**Records for the exercise**:

┄┄┄┄┄┄┄┄┄┄

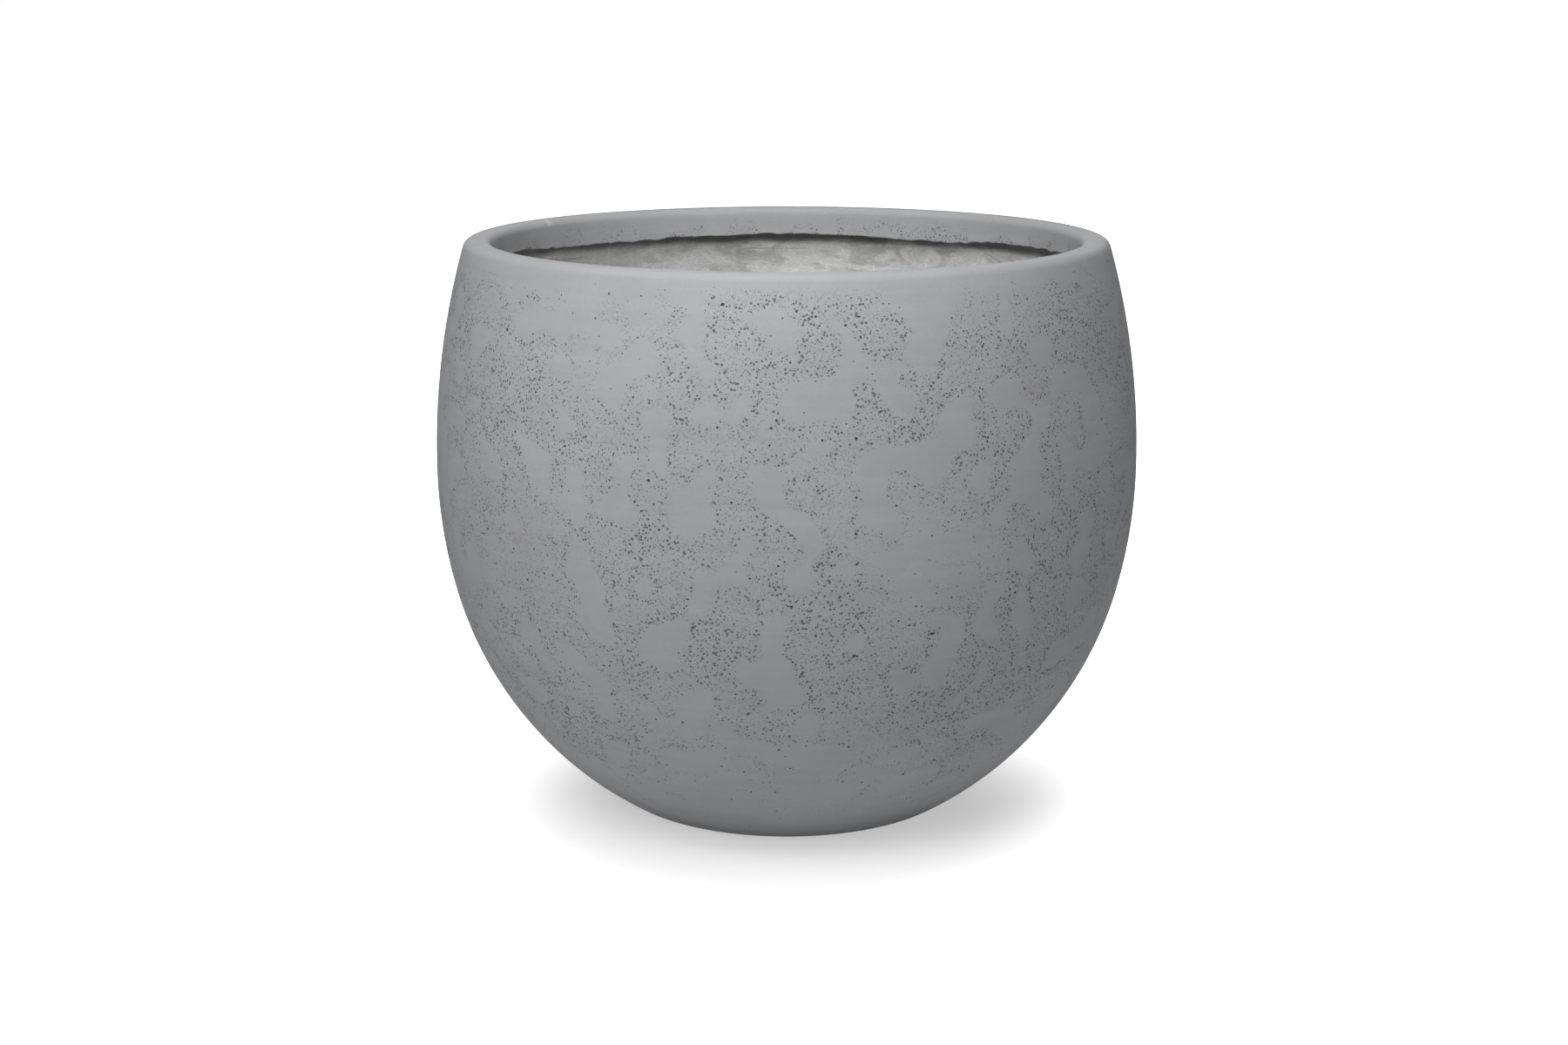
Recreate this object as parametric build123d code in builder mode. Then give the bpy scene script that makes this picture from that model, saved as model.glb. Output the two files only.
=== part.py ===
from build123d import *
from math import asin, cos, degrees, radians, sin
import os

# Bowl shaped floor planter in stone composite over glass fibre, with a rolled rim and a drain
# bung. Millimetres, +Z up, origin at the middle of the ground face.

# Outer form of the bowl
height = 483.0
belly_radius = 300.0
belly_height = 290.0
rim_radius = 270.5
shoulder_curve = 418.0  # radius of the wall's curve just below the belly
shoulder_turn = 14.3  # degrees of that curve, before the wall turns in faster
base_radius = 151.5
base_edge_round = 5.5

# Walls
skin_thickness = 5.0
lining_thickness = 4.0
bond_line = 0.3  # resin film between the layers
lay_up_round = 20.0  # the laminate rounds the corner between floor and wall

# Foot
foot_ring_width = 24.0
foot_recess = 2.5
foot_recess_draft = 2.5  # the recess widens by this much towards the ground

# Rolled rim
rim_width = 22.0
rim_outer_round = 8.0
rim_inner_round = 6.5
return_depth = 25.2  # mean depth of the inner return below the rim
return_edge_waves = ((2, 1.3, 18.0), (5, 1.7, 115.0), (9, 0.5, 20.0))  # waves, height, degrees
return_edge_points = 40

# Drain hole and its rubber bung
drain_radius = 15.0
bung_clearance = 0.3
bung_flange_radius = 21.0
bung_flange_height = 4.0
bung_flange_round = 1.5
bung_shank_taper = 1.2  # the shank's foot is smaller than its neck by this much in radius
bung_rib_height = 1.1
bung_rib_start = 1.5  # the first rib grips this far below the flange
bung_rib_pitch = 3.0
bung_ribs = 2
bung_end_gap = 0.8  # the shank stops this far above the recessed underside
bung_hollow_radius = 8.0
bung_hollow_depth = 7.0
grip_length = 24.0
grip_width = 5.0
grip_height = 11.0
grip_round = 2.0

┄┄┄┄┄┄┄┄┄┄

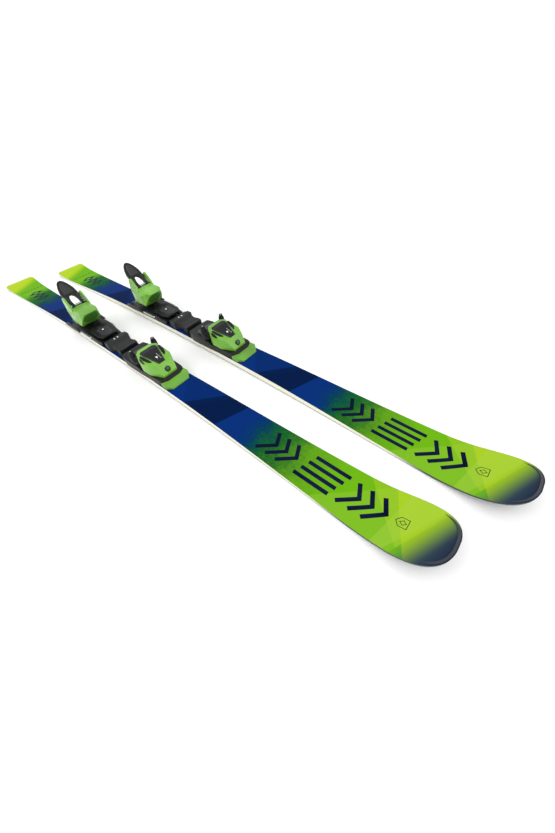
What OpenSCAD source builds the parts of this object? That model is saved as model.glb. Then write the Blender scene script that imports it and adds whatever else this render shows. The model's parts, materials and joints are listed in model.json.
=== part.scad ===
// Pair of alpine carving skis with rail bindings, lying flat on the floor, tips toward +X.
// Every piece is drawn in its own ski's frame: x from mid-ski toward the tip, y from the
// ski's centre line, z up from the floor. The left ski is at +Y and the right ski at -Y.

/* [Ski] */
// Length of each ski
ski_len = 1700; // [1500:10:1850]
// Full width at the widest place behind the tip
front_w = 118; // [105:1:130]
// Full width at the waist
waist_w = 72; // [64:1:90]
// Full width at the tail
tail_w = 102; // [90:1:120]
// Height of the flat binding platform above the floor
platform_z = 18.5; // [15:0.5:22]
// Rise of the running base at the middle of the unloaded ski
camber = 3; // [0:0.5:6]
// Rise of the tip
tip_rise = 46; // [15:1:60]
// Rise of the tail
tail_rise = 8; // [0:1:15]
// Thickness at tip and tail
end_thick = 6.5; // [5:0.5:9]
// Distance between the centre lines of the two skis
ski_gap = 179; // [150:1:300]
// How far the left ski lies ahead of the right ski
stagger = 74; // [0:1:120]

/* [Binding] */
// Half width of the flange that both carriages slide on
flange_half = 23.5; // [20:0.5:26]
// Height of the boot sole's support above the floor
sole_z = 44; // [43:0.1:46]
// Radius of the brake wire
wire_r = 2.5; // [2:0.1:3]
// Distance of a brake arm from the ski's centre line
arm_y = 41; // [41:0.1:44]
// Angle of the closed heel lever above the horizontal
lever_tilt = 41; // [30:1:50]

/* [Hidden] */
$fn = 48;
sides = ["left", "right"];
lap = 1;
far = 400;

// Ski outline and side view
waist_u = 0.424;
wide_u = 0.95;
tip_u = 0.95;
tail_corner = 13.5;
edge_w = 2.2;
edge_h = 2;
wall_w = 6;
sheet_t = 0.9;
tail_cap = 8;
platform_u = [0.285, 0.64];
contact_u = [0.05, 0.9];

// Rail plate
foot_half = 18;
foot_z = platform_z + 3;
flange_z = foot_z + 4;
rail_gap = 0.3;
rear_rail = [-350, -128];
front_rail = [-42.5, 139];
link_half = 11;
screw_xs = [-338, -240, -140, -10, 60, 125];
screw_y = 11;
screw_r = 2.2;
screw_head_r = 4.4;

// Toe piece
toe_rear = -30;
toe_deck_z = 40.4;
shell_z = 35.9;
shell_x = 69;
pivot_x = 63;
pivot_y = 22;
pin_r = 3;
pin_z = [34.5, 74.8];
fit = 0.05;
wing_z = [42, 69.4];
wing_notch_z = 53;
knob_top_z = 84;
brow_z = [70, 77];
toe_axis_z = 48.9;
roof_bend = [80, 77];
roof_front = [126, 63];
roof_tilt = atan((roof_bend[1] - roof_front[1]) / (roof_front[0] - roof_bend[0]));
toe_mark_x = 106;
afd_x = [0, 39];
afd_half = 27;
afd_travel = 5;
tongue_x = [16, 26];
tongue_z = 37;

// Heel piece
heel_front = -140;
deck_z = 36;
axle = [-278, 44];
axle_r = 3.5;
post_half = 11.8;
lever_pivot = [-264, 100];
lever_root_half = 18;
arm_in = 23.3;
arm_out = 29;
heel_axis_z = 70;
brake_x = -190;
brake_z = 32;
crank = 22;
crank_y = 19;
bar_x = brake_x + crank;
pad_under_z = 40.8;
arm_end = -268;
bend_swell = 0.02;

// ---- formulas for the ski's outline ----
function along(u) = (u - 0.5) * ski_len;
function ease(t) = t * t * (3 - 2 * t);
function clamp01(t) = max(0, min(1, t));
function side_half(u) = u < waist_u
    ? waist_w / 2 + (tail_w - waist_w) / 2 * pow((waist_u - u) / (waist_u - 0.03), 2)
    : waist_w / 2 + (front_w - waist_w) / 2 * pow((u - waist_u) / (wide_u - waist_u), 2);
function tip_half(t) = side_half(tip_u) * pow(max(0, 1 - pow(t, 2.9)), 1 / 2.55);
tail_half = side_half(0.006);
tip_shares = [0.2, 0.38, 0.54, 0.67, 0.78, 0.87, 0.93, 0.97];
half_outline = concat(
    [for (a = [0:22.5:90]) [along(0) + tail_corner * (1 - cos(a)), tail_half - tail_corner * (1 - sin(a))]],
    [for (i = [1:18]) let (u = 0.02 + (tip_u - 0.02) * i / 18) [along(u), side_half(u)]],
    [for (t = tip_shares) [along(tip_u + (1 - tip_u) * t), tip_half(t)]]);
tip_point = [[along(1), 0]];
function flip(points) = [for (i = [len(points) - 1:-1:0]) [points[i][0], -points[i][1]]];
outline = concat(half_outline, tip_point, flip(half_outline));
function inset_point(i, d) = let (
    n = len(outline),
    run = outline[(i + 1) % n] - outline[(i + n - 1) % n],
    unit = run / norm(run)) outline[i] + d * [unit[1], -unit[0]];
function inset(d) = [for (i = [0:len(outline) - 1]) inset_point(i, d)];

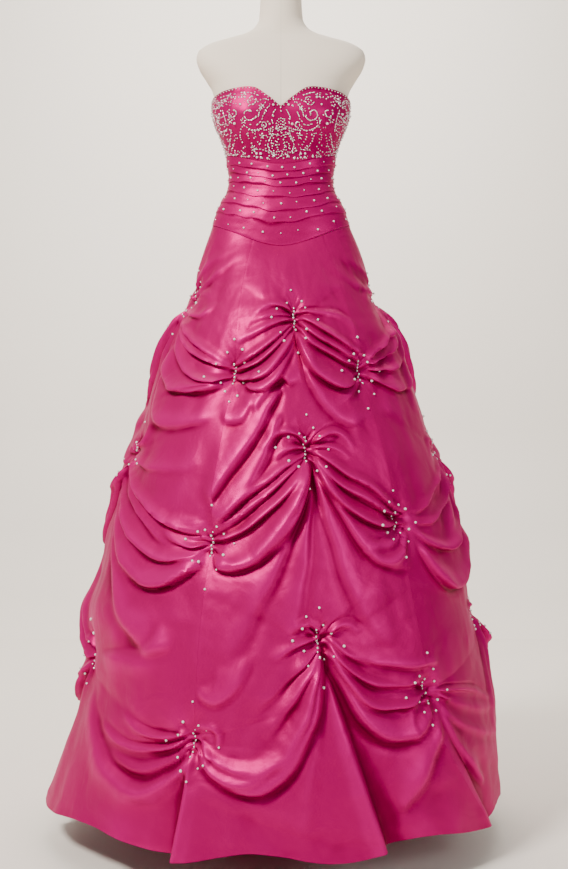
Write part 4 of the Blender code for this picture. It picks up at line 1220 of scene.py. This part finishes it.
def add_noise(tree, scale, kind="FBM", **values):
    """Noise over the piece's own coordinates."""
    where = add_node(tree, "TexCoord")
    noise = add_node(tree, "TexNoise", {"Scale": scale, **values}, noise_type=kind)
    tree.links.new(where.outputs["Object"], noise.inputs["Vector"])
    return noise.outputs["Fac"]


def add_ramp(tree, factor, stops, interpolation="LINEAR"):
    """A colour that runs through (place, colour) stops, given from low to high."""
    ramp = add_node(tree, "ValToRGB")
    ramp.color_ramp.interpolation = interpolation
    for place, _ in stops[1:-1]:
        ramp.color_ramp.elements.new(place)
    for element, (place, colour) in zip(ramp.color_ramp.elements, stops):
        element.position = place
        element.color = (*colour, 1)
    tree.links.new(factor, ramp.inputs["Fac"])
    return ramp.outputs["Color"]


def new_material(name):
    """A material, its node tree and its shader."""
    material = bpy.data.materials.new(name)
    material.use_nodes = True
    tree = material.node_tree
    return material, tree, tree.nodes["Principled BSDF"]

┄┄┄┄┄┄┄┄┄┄

**Exercise**:
Isolate the lines above that contain the word "picture" and copy them.

**The completed task**:
Recreate this object as parametric build123d code in builder mode. Then give the bpy scene script that makes this picture from that model, saved as model.glb. Output the two files only.
Write part 4 of the Blender code for this picture. It picks up at line 1220 of scene.py. This part finishes it.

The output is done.